およそこの六つは、軍隊が敗れる道である。司令官はよくよく考えないといけない。
原文
故兵有走者、有弛者、有陷者、有崩者、有亂者、有北者、凡此六者、非天之災、將之過也、夫勢均、以一撃十曰走、吏強吏弱曰弛、吏強吏弱曰陷、大吏怒而不服、遇敵懟而自戰、將不知其能、曰崩、將弱不嚴、教道不明、吏卒無常、陳兵縱横、曰亂、將不能料敵、以少合衆、以弱撃強、兵無選鋒、曰北、凡此六者、敗之道也、將之至任、不可不察也、
書き下し
故に、兵には、走る者あり、弛む者あり、陥る者あり、崩るる者あり、乱るる者あり、北ぐる者あり。凡そ此の六者は天の災に非ず、将の過ちなり。

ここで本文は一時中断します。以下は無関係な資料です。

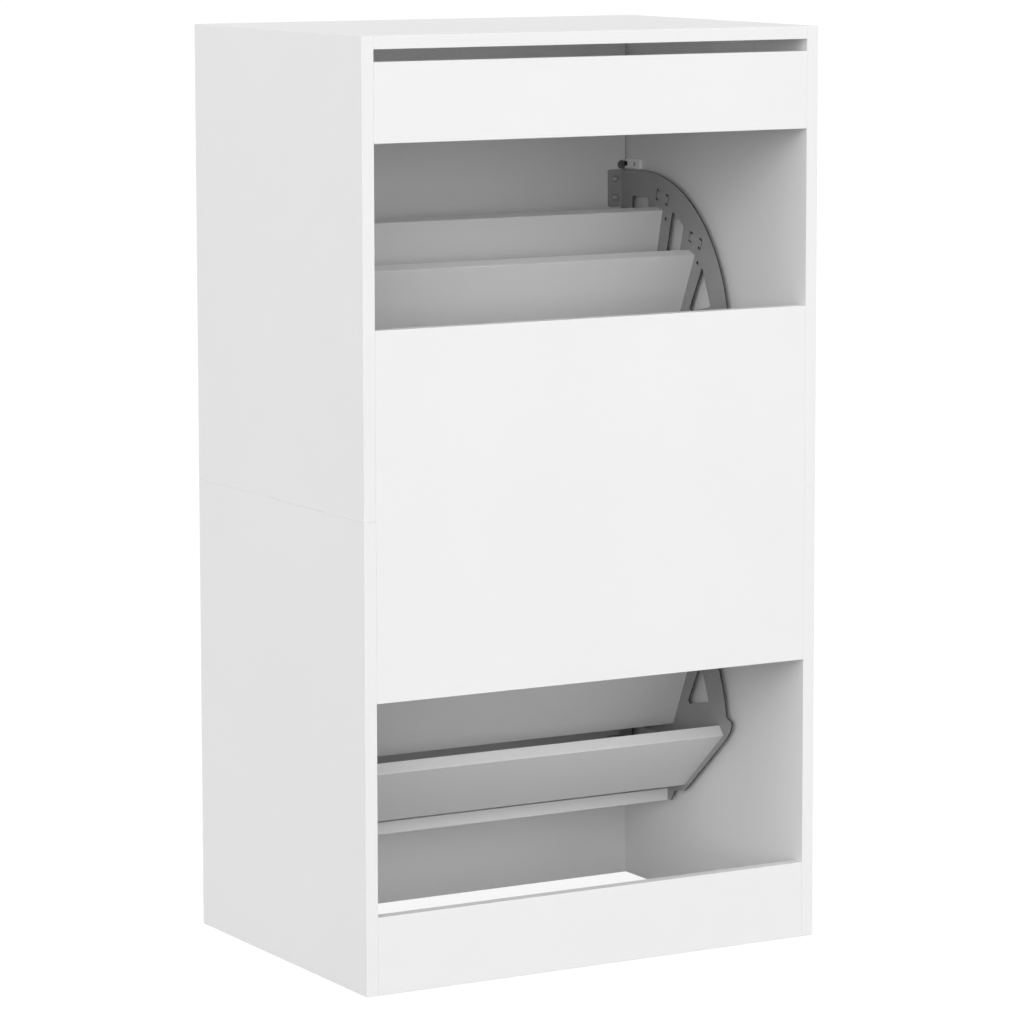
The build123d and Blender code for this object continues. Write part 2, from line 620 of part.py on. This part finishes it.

夫れ勢い均しきとき、一を以て十を撃つは曰ち走るなり。卒の強くして吏の弱きは曰ち弛むなり。
吏の強くして卒の弱きは曰ち陥るなり。大吏怒りて服せず、敵に遇えばうらみて自ら戦い、将は其の能を知らざるは、曰ち崩るるなり。
将の弱くして厳ならず、教道も明らかならずして、「吏卒は常なく、兵を陳ぬること縦横なるは、曰ち乱るるなり。
将 敵を料ること能わず、少を以て衆に合い、弱を以て強を撃ち、兵に選鋒なきは、曰ち北ぐるなり。
凡そ此の六者は敗の道なり。将の至任にして察せざるべからざるなり。